### Do this
Your task is to quote exactly the run of lines that starts at the line containing "its hose nut." and ends at the line containing "points = [vertex.co", including both.

### Given information
---*---
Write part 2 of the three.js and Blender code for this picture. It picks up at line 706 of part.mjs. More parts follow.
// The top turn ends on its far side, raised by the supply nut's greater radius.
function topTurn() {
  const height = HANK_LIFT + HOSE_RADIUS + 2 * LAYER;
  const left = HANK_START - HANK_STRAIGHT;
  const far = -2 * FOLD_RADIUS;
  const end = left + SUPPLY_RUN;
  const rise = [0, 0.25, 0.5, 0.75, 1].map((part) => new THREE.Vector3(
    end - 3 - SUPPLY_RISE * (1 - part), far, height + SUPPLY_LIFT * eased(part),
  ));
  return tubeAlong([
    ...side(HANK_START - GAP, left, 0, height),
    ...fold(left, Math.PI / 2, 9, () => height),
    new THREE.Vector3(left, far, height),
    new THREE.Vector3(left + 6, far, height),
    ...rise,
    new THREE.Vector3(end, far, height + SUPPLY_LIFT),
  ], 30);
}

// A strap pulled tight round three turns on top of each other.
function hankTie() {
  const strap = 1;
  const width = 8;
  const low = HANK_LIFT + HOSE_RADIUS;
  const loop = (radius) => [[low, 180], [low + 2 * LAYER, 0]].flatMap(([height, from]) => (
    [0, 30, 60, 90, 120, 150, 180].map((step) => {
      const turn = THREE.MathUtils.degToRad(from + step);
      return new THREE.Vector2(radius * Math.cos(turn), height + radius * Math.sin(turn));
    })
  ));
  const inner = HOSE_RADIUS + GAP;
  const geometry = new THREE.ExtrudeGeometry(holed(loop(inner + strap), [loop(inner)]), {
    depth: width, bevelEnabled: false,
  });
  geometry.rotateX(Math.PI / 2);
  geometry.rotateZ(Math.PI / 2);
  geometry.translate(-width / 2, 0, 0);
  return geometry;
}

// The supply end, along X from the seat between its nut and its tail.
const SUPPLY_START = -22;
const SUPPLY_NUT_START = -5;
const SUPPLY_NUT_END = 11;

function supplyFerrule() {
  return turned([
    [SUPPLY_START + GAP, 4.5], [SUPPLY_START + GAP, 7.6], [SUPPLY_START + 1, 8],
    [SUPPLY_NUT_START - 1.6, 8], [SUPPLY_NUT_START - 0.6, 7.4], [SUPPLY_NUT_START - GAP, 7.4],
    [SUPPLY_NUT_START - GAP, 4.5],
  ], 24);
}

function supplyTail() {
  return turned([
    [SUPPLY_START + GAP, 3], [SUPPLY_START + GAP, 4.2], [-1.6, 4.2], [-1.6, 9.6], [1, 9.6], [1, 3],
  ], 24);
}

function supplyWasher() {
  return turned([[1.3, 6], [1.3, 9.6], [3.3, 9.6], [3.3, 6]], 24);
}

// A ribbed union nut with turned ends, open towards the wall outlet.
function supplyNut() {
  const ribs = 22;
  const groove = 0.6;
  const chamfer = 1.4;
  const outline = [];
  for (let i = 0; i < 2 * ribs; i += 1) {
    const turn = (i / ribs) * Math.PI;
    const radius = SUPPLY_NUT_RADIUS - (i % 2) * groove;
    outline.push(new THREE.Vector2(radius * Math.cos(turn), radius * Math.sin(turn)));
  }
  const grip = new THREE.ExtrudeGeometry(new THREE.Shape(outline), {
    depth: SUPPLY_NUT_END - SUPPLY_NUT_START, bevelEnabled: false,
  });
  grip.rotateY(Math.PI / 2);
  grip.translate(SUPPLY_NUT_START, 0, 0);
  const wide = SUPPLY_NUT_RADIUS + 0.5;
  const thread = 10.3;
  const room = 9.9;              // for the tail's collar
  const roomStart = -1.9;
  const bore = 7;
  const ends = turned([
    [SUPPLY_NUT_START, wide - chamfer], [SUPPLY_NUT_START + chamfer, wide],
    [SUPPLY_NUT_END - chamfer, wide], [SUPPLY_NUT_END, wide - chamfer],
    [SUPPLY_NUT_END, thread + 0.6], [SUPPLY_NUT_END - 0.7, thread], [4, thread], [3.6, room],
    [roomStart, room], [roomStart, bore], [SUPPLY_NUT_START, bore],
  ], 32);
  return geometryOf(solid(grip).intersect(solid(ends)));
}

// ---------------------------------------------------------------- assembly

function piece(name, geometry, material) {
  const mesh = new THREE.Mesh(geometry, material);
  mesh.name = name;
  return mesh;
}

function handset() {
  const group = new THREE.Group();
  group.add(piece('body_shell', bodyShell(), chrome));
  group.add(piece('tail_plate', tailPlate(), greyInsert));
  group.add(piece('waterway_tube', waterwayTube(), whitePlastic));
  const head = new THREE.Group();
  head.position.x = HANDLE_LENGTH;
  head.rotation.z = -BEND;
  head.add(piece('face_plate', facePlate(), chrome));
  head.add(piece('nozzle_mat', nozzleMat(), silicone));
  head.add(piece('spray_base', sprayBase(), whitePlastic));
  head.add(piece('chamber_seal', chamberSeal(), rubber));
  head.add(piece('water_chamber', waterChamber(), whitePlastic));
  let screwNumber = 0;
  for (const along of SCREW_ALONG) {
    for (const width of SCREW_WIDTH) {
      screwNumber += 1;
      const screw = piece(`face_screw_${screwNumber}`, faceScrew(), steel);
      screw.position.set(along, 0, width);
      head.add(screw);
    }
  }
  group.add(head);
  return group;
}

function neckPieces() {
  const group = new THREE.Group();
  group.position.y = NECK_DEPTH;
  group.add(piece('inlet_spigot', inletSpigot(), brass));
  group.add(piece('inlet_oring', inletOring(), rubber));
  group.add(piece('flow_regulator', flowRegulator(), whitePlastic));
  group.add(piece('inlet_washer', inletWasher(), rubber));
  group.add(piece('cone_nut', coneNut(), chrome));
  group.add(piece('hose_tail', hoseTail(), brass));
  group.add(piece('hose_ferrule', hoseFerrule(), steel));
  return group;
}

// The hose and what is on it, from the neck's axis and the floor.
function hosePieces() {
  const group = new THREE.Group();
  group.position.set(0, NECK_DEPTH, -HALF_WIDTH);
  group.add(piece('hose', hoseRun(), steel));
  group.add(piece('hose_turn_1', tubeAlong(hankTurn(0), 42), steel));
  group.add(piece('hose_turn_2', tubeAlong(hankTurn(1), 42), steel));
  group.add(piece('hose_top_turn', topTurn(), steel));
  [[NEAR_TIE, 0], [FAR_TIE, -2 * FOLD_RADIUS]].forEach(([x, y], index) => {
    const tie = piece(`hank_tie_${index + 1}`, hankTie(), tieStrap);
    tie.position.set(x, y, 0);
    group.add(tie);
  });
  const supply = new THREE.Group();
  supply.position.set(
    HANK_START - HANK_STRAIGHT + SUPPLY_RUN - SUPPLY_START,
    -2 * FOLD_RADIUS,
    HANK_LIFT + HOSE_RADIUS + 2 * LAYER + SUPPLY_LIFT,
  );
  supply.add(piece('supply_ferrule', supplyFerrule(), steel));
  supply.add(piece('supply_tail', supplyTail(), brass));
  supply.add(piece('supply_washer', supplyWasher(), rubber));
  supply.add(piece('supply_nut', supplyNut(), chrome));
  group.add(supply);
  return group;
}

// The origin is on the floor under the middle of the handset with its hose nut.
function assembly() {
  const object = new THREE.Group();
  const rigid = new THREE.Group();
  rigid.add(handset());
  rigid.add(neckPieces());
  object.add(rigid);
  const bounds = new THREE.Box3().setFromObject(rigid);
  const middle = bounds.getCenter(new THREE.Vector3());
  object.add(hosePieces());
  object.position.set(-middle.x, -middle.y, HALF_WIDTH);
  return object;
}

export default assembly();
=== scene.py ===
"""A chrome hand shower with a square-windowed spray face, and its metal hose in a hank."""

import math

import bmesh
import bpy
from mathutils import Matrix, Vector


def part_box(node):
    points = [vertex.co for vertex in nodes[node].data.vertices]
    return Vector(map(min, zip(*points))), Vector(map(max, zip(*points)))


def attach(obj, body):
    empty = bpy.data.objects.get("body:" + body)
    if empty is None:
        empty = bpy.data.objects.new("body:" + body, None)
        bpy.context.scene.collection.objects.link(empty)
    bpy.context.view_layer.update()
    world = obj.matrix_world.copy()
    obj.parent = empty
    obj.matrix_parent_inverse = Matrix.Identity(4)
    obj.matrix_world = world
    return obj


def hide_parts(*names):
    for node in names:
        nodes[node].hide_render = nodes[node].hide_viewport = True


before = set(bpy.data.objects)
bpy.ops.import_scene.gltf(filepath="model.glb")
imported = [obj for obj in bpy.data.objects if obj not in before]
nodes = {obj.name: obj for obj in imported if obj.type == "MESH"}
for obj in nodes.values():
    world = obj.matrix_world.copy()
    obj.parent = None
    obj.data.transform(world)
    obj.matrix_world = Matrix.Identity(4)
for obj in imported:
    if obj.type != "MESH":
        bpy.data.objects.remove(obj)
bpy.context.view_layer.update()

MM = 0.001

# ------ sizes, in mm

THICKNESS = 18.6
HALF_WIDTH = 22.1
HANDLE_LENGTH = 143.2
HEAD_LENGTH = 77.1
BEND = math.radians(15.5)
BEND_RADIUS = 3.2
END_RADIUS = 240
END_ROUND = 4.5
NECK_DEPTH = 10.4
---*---
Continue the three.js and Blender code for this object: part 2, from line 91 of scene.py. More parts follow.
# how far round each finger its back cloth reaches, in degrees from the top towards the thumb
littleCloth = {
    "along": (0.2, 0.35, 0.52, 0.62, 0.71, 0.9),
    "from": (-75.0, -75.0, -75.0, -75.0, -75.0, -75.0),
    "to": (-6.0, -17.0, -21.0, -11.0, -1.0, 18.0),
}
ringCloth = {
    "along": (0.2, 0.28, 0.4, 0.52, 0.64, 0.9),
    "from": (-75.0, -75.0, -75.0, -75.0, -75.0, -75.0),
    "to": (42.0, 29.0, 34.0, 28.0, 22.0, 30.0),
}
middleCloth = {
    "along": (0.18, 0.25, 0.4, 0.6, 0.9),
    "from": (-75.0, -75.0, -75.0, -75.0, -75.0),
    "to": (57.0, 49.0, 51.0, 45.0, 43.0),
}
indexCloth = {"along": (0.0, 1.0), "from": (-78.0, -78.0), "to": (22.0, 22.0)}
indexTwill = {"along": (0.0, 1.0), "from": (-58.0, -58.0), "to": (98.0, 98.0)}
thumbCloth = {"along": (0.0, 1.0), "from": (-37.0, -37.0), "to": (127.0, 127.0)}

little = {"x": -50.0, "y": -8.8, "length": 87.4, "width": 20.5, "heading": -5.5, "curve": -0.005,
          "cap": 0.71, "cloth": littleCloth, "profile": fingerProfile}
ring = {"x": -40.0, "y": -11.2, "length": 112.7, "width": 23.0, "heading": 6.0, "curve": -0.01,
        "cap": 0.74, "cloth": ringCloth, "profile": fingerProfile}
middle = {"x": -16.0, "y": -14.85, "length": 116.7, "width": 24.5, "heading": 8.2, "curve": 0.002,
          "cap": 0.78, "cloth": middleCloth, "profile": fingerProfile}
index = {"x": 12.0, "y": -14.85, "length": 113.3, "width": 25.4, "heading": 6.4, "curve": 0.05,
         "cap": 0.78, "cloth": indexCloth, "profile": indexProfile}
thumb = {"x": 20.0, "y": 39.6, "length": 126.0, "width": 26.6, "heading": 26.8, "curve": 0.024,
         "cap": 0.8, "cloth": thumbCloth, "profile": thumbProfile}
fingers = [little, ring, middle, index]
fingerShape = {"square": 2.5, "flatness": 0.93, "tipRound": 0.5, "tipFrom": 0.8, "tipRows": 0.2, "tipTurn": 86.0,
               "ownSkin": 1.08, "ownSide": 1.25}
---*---
### Complete response
// The origin is on the floor under the middle of the handset with its hose nut.
function assembly() {
  const object = new THREE.Group();
  const rigid = new THREE.Group();
  rigid.add(handset());
  rigid.add(neckPieces());
  object.add(rigid);
  const bounds = new THREE.Box3().setFromObject(rigid);
  const middle = bounds.getCenter(new THREE.Vector3());
  object.add(hosePieces());
  object.position.set(-middle.x, -middle.y, HALF_WIDTH);
  return object;
}

export default assembly();
=== scene.py ===
"""A chrome hand shower with a square-windowed spray face, and its metal hose in a hank."""

import math

import bmesh
import bpy
from mathutils import Matrix, Vector


def part_box(node):
    points = [vertex.co for vertex in nodes[node].data.vertices]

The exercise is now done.